Thread

Re: Skip prefetch for block references that follow a FPW or WILL_INIT of the same block

SATYANARAYANA NARLAPURAM <satyanarlapuram@gmail.com> — 2026-05-07T07:45:54Z
Hi,

On Tue, Mar 24, 2026 at 9:18 AM SATYANARAYANA NARLAPURAM <
satyanarlapuram@gmail.com> wrote:

> Hi Hackers,
>
> While review the patch in the thread [1] I noticed the following:
>
> When the WAL prefetcher encounters a block reference that carries a full
> page image (FPW) or has BKPBLOCK_WILL_INIT set, it correctly skips issuing
> a prefetch for that block because the old on-disk content is irrelevant
> since replay will overwrite or zero the page entirely.

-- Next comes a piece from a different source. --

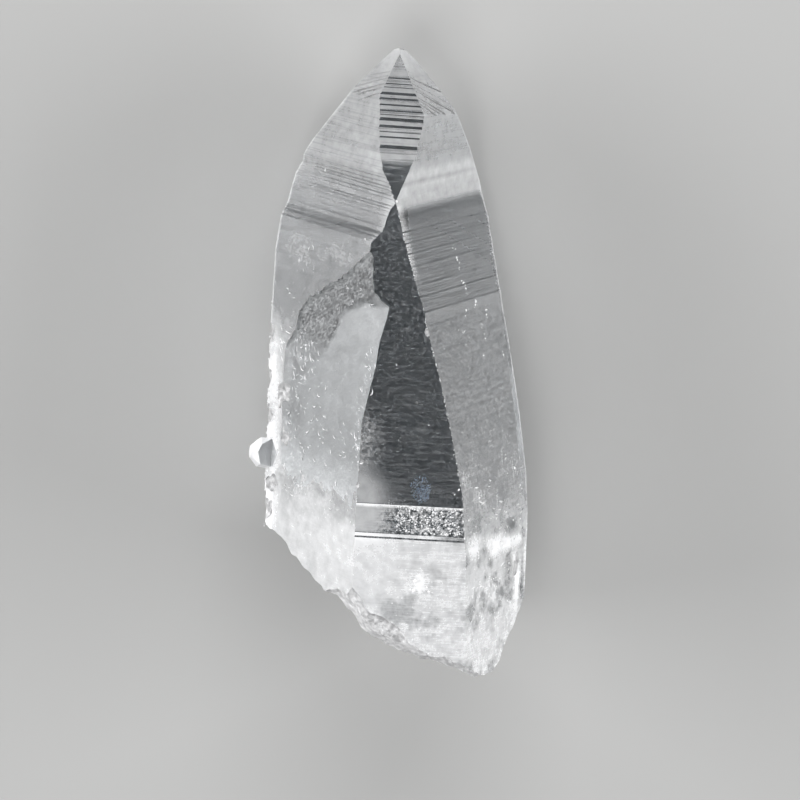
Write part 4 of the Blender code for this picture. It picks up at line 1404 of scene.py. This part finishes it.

However, if a later
> WAL record within the look-ahead window references the same block without
> an FPW, the prefetcher would still issue a fadvise64 syscall for it,
> because the block was never recorded in the duplicate-detection window.
>
> Fixed this by making these blocks as recently seen in the FPW and
> WILL_INIT skip paths. The existing duplicate-check loop then naturally
> suppresses prefetch attempts for subsequent references to the same block,
> counting them under the skip_rep stat. This is particularly effective for
> workloads that produce many sequential writes to the same page (e.g., bulk
> inserts into heap-only tables), where each page's first post-checkpoint
> touch generates an FPW and subsequent inserts to the same page follow
> shortly after in WAL.
>
> In order to further improve the wasted prefetch calls, we can try to
> increase the window size by changing XLOGPREFETCHER_SEQ_WINDOW_SIZE
> according to max blocks that can be prefetched or maintain a hash table. I
> did not attempt to do this in this patch because that can impact the redo
> performance (more cpu cycles).  Worst case, the current fix may fail in
> scenarios where the table has more than four indexes, for example. However,
> I still believe it is an improvement over the baseline. If we decide to
> spend more cycles on optimizing the window sizes, it can be in a different
> patch.
>
> Benchmarked recovery with 10 GB of WAL from insert-only workload into a
> no-index table, replayed from an identical crash snapshot:
>
> Fast disk (NVMe)
> Baseline: redo 37.30s, system CPU 9.38s, 1,204,992 fadvise calls
> Patched: redo 25.78s, system CPU 3.39s, 122,753 fadvise calls
>
> This is nearly 31% faster redo, 90% fewer fadvise syscalls
>
> *Prefetch Counters*
> Counter Baseline Patched Delta
> prefetch (fadvise issued) 1,204,992 122,753 −89.8%
> hit 924,457 911,785 −1.4%
> skip_init 1,097,536 1,097,536 0
> skip_fpw 28 28 0
> skip_rep 80,020,209 81,115,120 +1,094,911
>
> Slower disk (with ~2ms latency)
> Baseline: redo 188.04s, system CPU 6.87s, 1,204,992 fadvise calls
> Patched: redo 60.02s, system CPU 3.39s, 122,753 fadvise calls
>
> This is nearly 68% faster redo, 3.1× overall speedup
>
>
> *Configuration:*
>
> shared_buffers = '124GB'
> huge_pages = on
> wal_buffers = '512MB'
> max_wal_size = '100GB'
> checkpoint_timeout = '30min'
> full_page_writes = on
> maintenance_io_concurrency = 50
> recovery_prefetch = on
>
> *Workload:*
> CREATE TABLE test_noindex(id bigint, val1 int, val2 int, payload text);
> -- No indexes, no primary key.
>
>
> -- Then insert in batches of 1M rows until WAL reaches 10 GB:
> INSERT INTO test_noindex
> SELECT g, (g*7+13)%100000, (g*31+17)%100000, repeat(chr(65+(g%26)),60)
> FROM generate_series(1, 1000000) g;
>
>
> Thanks,
> Satya
>
> [1]
> https://www.postgresql.org/message-id/flat/CA%2B3i_M8C%2BrK9vhwBm8U%2Bys2hbDifoBb4Xnws5Wmn2f4u7iqOpA%40mail.gmail.com#8eac90e696baf6e4f58f91482af28e07
>

Rebased the patch.